Gunshot, glass–either way, on the eve of an important election for Haiti, the event was inconsequential at best. It was also, however, the latest in a long string of attention-grabbing mis- and half-truths to emerge from Jean’s camp. Have we already forgotten about Yele Haiti? Or his non-existent Creole? Below, a brief history of Wyclef’s casual relationship to the truth.
Exhibit A: Text your dollars straight to Wyclef’s pocket
Some will recall the time Jean’s Haiti relief organization, Yele Haiti, was uncovered as, well, not a Haiti relief organization.

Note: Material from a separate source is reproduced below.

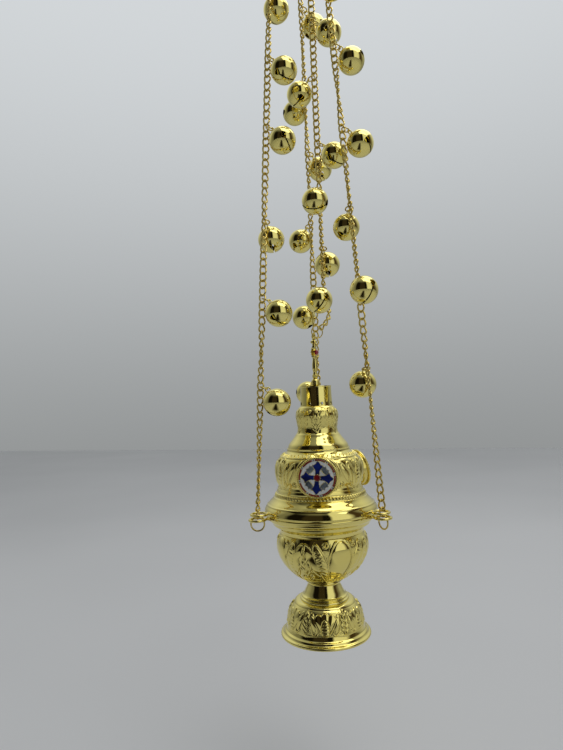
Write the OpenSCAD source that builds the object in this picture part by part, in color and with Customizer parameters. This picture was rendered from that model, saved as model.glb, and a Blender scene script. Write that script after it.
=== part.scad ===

After bringing in millions of dollars in a text-based donation campaign, it was revealed that not only was Yele and its one (one!) employee totally unprepared to handle that amount of money with any efficiency or effectiveness, they were also misfiling their taxes and funneling hundreds of thousands of dollars back into Wyclef’s pockets.
Exhibit B: The Hopeful Presidential Campaign That Wasn’t
Luckily, Jean’s attempt at a run for presidency in Haiti, a country seriously in need of help, without any real political background, was cut short by a laundry list of concerns–the most relevant being the fact that Jean didn’t actually live in Haiti, according to the Haitian electoral board that disqualified him as a candidate. (Even before that, however, his own former bandmate, Pras, had concerns. As did Sean Penn.)
Exhibit C: Frilly Shirts, or Something
Then there was that Carnival float–the one Jean rode while sporting a frilly blouse and posing next to a lion–and the $250,000 Wyclef pulled from Yele Haiti’s budget to pay for it all. For charity indeed.
Exhibit D: More Tax Problems
Wyclef didn’t just lie to Haiti and his own charity; he also lied to the IRS, who responded by hitting him with $2.1 million dollars worth of tax liens.
Exhibit E: “Creole Similar To Jackie Chan’s English”
Despite running for president in a country where the majority of the citizens speak the language, it turned out whatever Wyclef was speaking when it wasn’t English, it wasn’t quite Creole either. Or as Pras delicately put, Clef’s Creole “is similar to Jackie Chan’s English — No offense to Jackie Chan.”